Tuesday, December 29, 2009

A post inspired by a brief conversation with a friend: why you should not write client data down.

I have known sex workers who kept records. Nice, tidy, accurate records of who they saw every day, a few words about the personality and hobbies of the guy, to facilitate small talk, and then some notes about what he liked sexually, and if/how much he tipped. It often looks something like this:

12/ 01/09 John Smith: nice guy, heavyset, likes football. Lots of oral, reverse cowgirl, likes his nipples played with, tends to be noisy so make sure windows are closed. Usually tips $50. Phone xxx-xxxx, email Johnsmith@blah.com

This is a terrible, terrible idea. Do not do this, ever. Why? Let me count the ways this can go wrong.

Bad scenario number one: a nice person gets a hold of your little book of records*. Your roommate’s lover, the plumber, the landlord, your mother. Do you really want them to see a record of all the people you’ve had sex with for money, and what you’ve done with them? That’s going to lead to some very awkward conversations, at best.

Bad scenario number two: a bad person gets a hold of your records. (See: your roommate’s lover, the plumber, the landlord. Hopefully not your mother.) Hmm, I have no scruples and I’m holding a bunch of information rich in blackmail potential. Or at the very least: embarrassing, privacy-violating scandal. Remember the Jason Fortuny flap on Craigslist? That sort of thing.

Bad scenario number three: you get arrested and law enforcement finds your records. I’m not a lawyer, and this is not legal advice. But my layperson’s opinion is: that’s a bad thing to happen. That seems like fairly damning evidence against you. Plus, you’ve potentially incriminated all your clients.

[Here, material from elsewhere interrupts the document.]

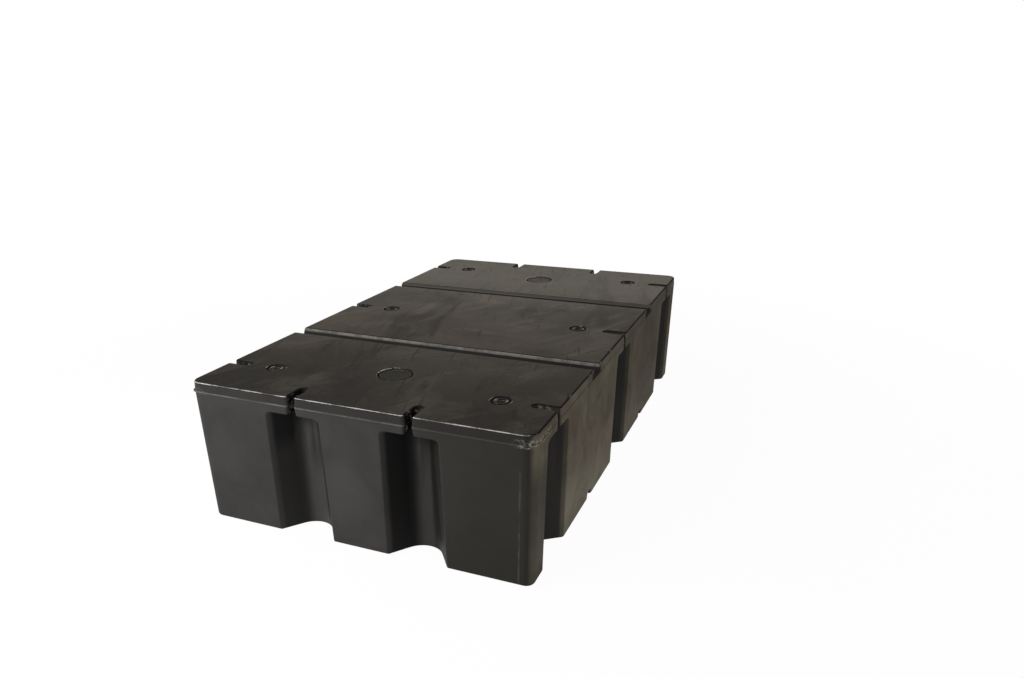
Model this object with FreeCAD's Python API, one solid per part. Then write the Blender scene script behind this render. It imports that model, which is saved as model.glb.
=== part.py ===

Bad scenario number four: you get arrested, law enforcement finds your records, your smart attorney succeeds in getting it ruled inadmissible to your case, but – the police turn it over to the IRS. And the IRS says, “According to these records, you made fifty thousand dollars last year. But you only reported thirty thousand dollars. We’re going after you for tax evasion.” This precise series of events happened to a woman that I once knew. The result wasn’t pretty. This is why in addition to not keeping records about my clients, I pay those taxes. Oh Lordy, yes I do.

I have seen people keep notes they thought were very cryptic.

12/ 01/09 John S. Nice. Football. Lots O. Rev C. Shut windows! One star.

That might help you in the first two situations, although you still have to come up with some reasonable explanation for your mother as to what the records are. If you don’t keep contact info, I suppose the blackmail/scandal possibility is contained. But it is my impression that those records might still be used against you legally. If you know what you’re looking for, most “codes” are not particularly hard to figure out.

Of course, you could write something like this:

12/ 01/09 John Smith. Dogs barking, can't fly without umbrella. Mary had a little lamb. All your base are belong to us.

And then in three months, when John Smith calls you for another date, you’re going to look back at that and think, “What the hell does that mean?”

Yes, it would be nice if one could check one’s notes and see that John Smith loves the Green Bay Packers, always tends to run about ten minutes late, and likes a finger in his ass. But this is one of those little challenges to life as a sexual outlaw. If this stuff was easy, everyone would do it. You’re going to have to train your memory instead.


*Or whatever electronic equivalent of a Little Black Book you're using. And do not talk about password-protected to me. That will help avoid innocent accidents, but a clever and determined sixth-grader can get around many passwords.